Collective adsorption of pheromones at the water-air interface
Ludovic Jami, Bertrand Siboulet, Thomas Zemb, Jérôme Casas, Jean-François Dufrêche
TL;DR
This work tackles how amphiphilic pheromones behave at the air–water interface, using all-atom MD of bombykol to map its monolayer formation and phase behavior. By computing surface tension across varying surface coverages and applying Gibbs-based thermodynamics, the authors extract adsorption isotherms and test two interfacial EOS models (SIAL and soft-sticky) together with a Maxwell construction to describe a 2D gas–liquid transition. The results show a gradual reorientation and clustering of bombykol at increasing coverage, with condensing and vaporisation coverages at roughly Gamma_C ≈ 0.24 nm^-2 and Gamma_V ≈ 1.2 nm^-2, and an adsorption free-energy gain of about $2 k_B T$ per molecule from lateral interactions.
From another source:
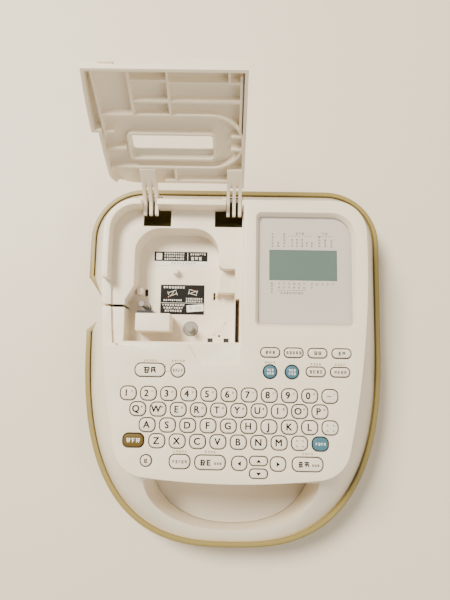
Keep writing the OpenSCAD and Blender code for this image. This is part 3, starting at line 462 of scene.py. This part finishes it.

While this energy gain is not sufficient to drive strong adsorption on pristine aqueous aerosols under typical conditions, the study highlights how phase transitions and surface heterogeneity could enable collective adsorption relevant to atmospheric transport and chemical communication.
Abstract
Understanding the phase behaviour of pheromones and other messaging molecules remains a significant and largely unexplored challenge, even though it plays a central role in chemical communication. Here, we present all-atom molecular dynamics simulations to investigate the behavior of bombykol, a model insect pheromone, adsorbed at the water-air interface. This system serves as a proxy for studying the amphiphilic nature of pheromones and their interactions with aerosol particles in the atmosphere. Our simulations reveal the molecular organization of the bombykol monolayer and its adsorption isotherm. A soft-sticky particle equation of state accurately describes the monolayer's behavior. The analysis uncovers a two-dimensional liquid-gas phase transition within the monolayer. Collective adsorption stabilises the molecules at the interface and the calculated free energy gain is approximately $2\:k_\mathrm{B}T$. This value increases under lower estimates of the condensing surface concentration, thereby enhancing pheromone adsorption onto aerosols. Overall, our findings hold broad relevance for molecular interface science, atmospheric chemistry, and organismal chemical communication, particularly in highlighting the critical role of phase transition phenomena.